[begin RECORD LIST]

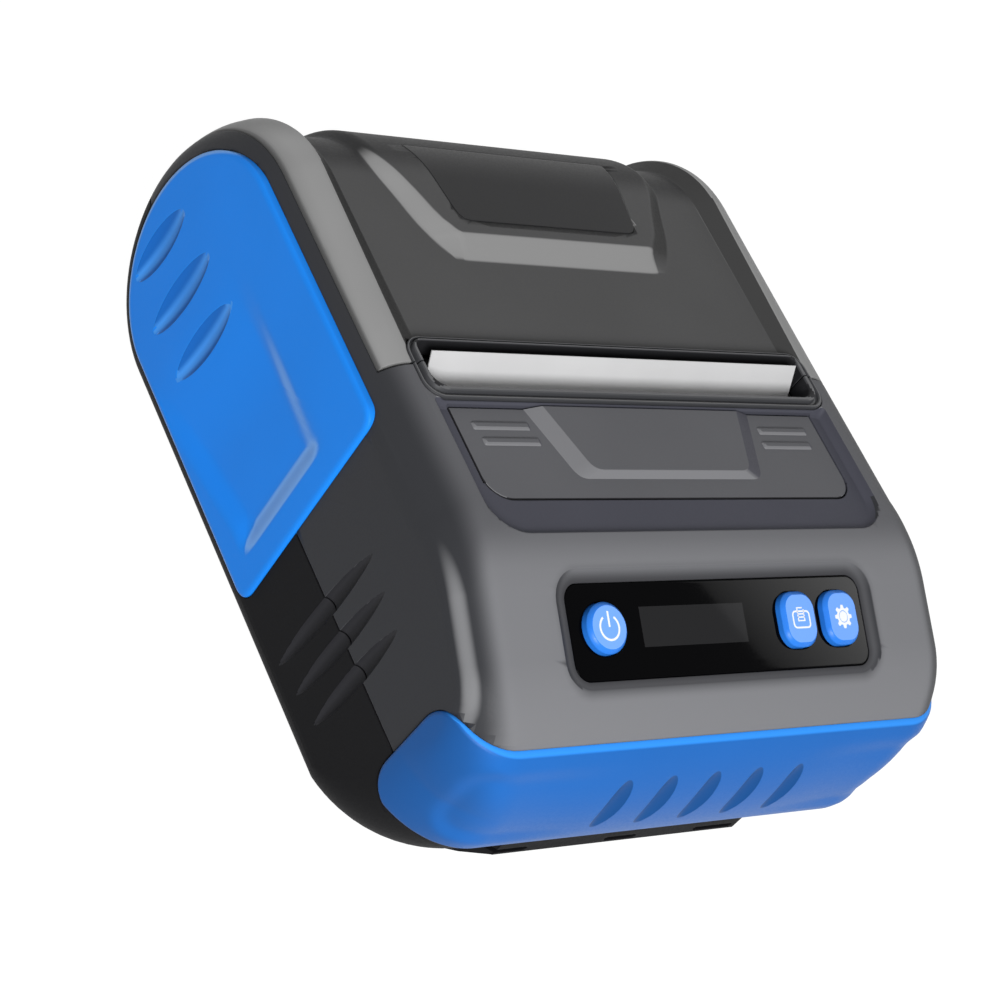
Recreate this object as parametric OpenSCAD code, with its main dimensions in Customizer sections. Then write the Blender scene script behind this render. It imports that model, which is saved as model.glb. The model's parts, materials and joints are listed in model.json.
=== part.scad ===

[end RECORD LIST]
[begin RECORD LIST]

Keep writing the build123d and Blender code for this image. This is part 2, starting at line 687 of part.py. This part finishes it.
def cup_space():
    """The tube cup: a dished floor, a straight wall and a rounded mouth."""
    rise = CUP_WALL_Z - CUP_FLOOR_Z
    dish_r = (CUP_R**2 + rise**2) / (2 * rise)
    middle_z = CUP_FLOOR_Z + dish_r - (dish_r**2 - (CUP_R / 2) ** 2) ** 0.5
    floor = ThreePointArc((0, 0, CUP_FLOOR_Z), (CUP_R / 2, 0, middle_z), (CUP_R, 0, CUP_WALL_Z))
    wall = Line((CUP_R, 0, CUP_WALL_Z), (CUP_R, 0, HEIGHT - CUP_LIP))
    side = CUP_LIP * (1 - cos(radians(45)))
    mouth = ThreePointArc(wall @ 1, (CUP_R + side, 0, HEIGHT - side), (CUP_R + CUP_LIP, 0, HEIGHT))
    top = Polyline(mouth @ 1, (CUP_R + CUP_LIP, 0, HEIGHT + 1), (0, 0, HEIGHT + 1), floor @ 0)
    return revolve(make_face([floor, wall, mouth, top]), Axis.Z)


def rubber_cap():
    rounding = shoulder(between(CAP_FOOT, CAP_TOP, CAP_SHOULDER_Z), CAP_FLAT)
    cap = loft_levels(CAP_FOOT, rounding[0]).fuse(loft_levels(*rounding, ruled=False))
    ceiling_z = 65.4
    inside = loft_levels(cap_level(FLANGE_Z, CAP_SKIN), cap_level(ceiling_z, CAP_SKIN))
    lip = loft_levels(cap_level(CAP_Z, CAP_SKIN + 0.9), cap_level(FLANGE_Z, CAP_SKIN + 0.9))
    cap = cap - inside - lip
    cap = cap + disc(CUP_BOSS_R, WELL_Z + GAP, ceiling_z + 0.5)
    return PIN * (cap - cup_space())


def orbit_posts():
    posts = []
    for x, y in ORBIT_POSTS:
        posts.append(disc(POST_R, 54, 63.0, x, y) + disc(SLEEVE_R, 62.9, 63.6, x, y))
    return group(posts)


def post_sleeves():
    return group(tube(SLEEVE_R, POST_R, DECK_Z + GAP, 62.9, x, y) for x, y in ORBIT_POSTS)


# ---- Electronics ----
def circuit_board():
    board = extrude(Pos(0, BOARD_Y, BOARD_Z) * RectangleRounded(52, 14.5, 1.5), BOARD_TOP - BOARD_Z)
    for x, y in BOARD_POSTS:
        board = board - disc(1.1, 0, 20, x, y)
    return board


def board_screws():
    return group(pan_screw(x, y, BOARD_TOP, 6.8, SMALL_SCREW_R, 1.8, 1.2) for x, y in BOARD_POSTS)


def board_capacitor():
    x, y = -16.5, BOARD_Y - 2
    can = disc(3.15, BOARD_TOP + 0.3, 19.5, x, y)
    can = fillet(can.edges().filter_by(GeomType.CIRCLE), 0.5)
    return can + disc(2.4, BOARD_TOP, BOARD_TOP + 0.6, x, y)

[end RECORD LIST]

THE TASK: Across the entries, how many lines contain "Blender"? Reply with the number only.

TASK ANSWER: 2